Rows from an object dataset
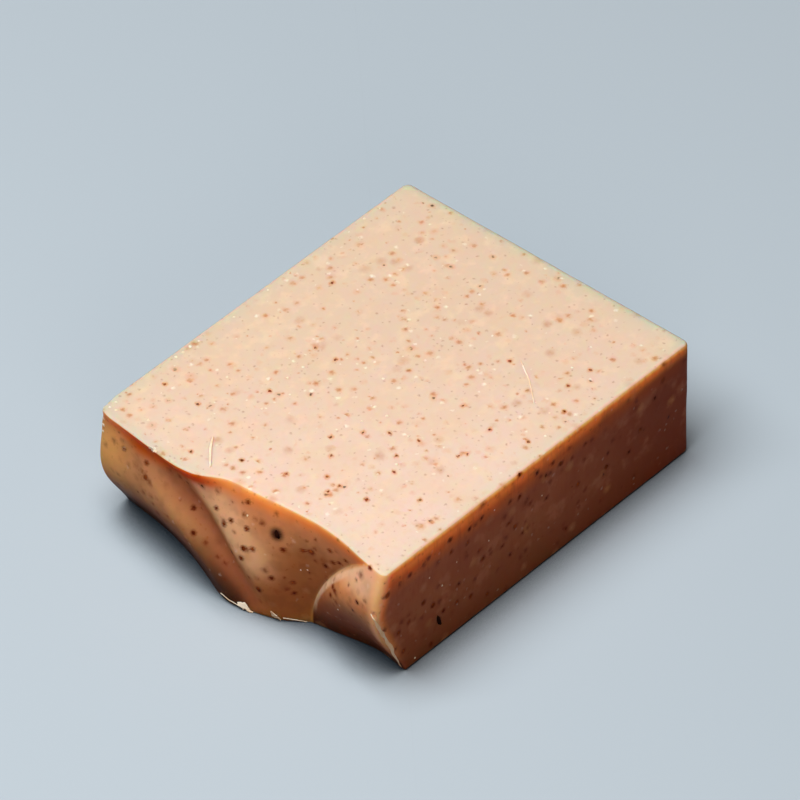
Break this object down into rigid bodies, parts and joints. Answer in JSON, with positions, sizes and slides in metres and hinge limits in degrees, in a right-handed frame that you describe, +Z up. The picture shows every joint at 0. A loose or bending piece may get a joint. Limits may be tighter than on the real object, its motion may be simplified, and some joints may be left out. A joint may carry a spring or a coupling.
{
  "type": "bar of soap",
  "caption": "Slice of handmade soap with flat cut faces, moulded sides and a swirled, folded loaf top along one side",
  "frame": {"origin": "middle of the bar's outline, on the surface that it lies on", "axes": "+X from the swirled loaf top to the flat loaf bottom, along the long side; +Y across the loaf; +Z up, through the thickness of the slice"},
  "size_m": [0.0822, 0.066, 0.025],
  "materials": {
    "soap": "waxy cured soap, peach, with fine brown specks; glows orange at thin edges"
  },
  "bodies": {
    "root": {"soap_bar": "soap"}
  },
  "joints": []
}
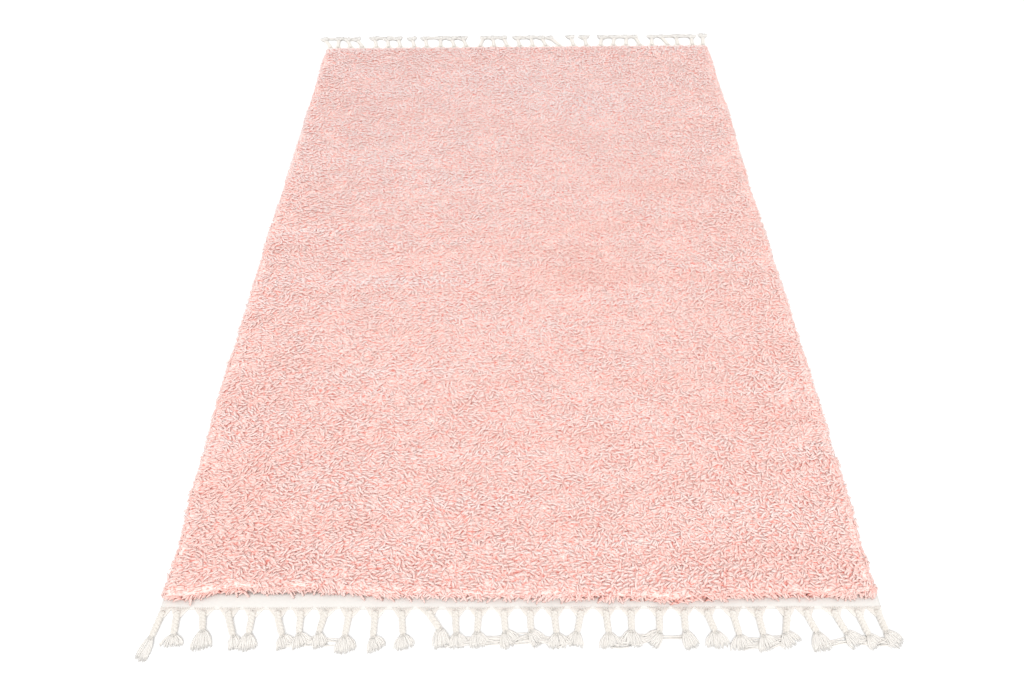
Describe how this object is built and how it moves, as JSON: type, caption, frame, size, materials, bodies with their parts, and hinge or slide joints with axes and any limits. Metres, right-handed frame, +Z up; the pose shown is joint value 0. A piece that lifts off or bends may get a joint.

[What is being asked] Copy all lines from the material that contain "joints".

[Full answer]
Break this object down into rigid bodies, parts and joints. Answer in JSON, with positions, sizes and slides in metres and hinge limits in degrees, in a right-handed frame that you describe, +Z up. The picture shows every joint at 0. A loose or bending piece may get a joint. Limits may be tighter than on the real object, its motion may be simplified, and some joints may be left out. A joint may carry a spring or a coupling.
  "joints": []
Describe how this object is built and how it moves, as JSON: type, caption, frame, size, materials, bodies with their parts, and hinge or slide joints with axes and any limits. Metres, right-handed frame, +Z up; the pose shown is joint value 0. A piece that lifts off or bends may get a joint.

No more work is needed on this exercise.